The NH four valve arrangement showing the bridge between the valve pairs and the camshaft-operated injector in the center between the two sets of paired valves.
In this era, the all-mechanical Cummins PT injection (PT for Pressure-Time) was the Cummins mainstay. It would remain so into the 1990s when electronics started taking over but versions of it are still in production today. It was a mechanical common rail system that dated back to 1941, though it didn’t debut until 1954, and consisted of the high pressure pump shown here and camshaft operated injectors. The injector inlet pressure is controlled at the pump by the governor and the throttle linkage.
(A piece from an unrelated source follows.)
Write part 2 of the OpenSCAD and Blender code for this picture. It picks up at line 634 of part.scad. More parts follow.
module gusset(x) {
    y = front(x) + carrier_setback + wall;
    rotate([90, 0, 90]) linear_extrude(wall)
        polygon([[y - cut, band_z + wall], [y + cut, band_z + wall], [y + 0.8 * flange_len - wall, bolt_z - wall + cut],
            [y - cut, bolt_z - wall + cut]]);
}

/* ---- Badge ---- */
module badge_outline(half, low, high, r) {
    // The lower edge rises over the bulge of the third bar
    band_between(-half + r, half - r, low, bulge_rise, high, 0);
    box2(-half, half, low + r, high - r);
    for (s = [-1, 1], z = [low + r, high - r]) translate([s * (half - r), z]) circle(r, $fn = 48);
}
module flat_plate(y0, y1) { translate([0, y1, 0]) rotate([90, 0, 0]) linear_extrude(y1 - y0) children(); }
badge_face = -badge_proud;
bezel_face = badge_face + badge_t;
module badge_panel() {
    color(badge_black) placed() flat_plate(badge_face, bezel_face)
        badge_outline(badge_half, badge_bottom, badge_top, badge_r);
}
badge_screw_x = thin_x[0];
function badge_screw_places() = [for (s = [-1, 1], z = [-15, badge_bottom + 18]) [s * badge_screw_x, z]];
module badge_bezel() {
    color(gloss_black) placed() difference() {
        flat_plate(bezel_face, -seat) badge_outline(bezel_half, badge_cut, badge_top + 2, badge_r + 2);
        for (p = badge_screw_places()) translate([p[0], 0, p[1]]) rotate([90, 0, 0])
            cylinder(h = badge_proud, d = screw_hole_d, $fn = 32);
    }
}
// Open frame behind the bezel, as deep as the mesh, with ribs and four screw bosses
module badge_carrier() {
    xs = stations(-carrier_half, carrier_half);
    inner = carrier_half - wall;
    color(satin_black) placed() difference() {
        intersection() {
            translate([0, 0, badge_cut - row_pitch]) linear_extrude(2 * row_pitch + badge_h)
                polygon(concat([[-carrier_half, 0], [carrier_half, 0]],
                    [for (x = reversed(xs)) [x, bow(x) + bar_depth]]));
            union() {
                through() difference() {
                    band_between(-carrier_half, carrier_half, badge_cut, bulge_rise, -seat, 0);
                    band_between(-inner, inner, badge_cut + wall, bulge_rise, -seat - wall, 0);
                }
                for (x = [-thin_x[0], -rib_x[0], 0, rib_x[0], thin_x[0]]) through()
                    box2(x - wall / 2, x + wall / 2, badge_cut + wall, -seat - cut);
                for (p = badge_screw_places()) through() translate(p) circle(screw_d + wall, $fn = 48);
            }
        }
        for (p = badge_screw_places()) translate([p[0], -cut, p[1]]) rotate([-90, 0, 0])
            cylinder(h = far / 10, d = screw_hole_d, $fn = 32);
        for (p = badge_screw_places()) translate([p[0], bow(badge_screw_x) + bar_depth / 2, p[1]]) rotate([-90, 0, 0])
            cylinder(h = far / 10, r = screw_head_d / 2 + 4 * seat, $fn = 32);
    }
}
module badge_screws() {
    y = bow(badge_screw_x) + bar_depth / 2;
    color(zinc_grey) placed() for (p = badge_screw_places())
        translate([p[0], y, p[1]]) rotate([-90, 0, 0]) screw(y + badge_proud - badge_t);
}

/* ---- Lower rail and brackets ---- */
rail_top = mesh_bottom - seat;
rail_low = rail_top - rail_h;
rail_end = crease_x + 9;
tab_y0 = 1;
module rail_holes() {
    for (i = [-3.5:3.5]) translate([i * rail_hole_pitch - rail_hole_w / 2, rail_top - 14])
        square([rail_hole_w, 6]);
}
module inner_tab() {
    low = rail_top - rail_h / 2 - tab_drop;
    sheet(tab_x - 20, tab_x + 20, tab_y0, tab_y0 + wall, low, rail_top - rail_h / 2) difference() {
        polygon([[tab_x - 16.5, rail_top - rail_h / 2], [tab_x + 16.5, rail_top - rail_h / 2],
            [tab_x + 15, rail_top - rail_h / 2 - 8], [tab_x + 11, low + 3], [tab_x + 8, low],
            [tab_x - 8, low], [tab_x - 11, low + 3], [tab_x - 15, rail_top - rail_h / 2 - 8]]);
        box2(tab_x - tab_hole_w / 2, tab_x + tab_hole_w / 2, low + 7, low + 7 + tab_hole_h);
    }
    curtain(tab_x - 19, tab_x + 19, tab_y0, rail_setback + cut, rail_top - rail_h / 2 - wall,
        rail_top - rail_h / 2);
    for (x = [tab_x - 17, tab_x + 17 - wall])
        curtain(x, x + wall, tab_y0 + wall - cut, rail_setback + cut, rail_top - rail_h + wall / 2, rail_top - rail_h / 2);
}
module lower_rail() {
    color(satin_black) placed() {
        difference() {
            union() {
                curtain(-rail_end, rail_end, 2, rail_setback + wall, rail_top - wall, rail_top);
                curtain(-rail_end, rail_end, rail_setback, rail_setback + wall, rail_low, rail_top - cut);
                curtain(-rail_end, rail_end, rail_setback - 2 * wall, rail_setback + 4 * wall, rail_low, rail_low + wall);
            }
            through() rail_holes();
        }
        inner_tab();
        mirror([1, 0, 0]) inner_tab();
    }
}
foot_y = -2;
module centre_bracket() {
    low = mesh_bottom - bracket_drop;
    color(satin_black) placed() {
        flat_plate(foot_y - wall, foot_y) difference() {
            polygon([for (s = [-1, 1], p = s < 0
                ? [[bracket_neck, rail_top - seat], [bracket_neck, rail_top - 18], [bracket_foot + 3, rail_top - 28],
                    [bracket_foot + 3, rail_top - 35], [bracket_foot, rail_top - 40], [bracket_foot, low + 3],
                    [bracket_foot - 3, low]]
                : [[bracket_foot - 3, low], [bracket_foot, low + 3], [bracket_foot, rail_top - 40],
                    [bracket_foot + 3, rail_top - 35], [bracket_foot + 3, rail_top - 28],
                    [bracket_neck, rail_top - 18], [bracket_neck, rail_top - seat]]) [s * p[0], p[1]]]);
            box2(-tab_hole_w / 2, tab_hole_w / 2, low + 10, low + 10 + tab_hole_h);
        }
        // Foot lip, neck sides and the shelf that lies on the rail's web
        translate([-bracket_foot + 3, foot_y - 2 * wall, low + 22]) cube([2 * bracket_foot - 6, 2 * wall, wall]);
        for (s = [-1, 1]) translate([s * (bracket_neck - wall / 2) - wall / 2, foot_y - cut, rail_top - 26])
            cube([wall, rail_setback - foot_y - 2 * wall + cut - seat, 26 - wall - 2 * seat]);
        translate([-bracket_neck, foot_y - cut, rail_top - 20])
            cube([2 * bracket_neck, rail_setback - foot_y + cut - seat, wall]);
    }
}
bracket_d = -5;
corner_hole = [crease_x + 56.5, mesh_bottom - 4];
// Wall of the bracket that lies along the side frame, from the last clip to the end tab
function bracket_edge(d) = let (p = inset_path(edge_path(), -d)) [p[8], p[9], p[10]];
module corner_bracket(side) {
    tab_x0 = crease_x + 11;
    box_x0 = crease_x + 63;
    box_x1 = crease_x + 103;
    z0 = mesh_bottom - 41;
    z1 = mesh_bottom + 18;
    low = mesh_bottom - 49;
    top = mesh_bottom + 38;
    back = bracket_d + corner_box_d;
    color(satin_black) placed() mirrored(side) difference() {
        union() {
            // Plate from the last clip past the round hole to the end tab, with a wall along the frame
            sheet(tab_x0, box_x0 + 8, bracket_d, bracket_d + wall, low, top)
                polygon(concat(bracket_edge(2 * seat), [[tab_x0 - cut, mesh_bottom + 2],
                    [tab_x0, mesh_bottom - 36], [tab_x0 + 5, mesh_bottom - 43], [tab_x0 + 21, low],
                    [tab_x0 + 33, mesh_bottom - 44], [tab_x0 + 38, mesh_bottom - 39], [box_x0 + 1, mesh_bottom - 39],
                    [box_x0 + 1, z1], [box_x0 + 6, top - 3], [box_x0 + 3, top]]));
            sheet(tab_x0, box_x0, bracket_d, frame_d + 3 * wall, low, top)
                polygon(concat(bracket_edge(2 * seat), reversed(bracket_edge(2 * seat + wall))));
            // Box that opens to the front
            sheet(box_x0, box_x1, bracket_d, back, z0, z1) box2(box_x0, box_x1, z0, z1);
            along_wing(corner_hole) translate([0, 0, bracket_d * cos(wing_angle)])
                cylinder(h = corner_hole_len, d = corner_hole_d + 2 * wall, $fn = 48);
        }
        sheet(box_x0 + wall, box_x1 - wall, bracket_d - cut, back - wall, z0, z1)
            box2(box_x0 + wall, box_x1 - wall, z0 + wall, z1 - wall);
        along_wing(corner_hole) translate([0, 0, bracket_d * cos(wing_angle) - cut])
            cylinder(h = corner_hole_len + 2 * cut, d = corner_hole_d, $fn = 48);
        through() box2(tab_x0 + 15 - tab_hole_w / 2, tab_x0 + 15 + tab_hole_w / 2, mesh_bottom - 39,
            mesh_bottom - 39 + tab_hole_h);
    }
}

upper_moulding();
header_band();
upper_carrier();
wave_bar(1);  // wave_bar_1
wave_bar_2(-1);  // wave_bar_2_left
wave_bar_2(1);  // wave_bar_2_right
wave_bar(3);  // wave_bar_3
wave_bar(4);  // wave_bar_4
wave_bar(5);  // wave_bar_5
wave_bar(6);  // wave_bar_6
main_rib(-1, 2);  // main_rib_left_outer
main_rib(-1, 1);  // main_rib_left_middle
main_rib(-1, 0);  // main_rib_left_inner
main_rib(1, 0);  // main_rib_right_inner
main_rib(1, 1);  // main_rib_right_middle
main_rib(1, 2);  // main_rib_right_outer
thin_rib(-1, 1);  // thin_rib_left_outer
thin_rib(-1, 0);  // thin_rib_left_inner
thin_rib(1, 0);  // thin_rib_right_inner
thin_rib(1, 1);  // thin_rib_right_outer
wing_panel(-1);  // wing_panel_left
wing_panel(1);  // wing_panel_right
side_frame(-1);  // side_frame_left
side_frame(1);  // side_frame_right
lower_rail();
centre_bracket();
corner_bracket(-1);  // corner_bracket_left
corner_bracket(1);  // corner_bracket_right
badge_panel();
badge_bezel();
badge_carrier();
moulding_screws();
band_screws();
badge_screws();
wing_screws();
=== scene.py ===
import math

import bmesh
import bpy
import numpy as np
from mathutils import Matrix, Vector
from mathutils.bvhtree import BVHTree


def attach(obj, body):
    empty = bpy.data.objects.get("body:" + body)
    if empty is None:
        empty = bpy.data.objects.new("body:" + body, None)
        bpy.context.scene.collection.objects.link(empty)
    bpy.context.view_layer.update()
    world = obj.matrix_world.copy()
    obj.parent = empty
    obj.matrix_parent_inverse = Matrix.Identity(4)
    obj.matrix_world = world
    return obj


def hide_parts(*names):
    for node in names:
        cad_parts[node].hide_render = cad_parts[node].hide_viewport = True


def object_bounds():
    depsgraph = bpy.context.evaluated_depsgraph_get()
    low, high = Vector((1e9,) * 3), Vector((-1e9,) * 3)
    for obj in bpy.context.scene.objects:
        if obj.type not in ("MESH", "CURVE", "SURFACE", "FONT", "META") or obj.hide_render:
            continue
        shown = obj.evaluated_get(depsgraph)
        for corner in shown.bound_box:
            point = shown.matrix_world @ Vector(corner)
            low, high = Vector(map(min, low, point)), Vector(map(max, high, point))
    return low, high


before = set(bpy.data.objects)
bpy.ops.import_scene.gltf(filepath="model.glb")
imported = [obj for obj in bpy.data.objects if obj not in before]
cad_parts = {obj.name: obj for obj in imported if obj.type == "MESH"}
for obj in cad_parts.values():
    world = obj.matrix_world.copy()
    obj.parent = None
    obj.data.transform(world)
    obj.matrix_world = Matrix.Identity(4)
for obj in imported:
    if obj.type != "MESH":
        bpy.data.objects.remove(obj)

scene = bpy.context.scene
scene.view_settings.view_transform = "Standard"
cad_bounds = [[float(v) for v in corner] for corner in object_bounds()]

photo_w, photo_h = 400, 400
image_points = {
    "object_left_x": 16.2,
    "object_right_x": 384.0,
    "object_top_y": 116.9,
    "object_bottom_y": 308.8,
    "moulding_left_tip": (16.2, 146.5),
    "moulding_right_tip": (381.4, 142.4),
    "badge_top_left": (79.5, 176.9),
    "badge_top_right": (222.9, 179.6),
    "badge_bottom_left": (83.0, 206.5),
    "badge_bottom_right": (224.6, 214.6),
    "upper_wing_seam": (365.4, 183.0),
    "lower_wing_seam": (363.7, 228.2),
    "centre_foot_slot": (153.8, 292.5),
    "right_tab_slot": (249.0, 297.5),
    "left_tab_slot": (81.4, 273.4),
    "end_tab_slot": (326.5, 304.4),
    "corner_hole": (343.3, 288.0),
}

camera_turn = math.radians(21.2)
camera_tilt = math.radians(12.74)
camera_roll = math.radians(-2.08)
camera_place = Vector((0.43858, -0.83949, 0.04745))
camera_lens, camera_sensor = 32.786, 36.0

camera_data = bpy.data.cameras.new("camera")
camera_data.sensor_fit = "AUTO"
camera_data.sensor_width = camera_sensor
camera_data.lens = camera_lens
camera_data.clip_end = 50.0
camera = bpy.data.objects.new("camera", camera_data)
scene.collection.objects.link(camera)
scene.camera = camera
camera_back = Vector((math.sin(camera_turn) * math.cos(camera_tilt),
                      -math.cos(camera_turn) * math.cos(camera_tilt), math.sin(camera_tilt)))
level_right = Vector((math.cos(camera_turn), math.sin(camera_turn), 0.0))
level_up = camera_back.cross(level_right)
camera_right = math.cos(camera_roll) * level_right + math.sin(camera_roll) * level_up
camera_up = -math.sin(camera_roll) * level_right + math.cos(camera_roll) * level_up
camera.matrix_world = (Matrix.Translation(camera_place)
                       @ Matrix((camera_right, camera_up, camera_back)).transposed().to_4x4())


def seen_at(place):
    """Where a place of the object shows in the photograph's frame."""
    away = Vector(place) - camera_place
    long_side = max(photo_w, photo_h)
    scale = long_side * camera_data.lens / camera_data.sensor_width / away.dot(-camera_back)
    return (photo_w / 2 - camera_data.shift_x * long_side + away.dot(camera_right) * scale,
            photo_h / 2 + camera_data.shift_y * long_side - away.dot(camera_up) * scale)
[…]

Timing was controlled by the injectors and the lobe design on the cam. The injectors created the final high pressure atomization. In the original hot test, the rail pressure was 144 psi and the injectors bumped that up to about 12,000 psi out the nozzles.


If you are into historic Jeeps, you may know John Ittel, or at least his name. He collected old trucks and Jeeps, specializing in Jeeps with industrial or agricultural attachments. For many years, he hosted a demonstration of equipment on his turf farm during the annual Willys Jeep Rally at Heuston Wood, Ohio. Covering that event, we ran across the diesels and thought them an interesting story. John Ittel passed away in November of 2020 at age 80, leaving behind a large family and an army of friends. This story is dedicated to his legacy of being one of the good ones. He is missed by a lot of people.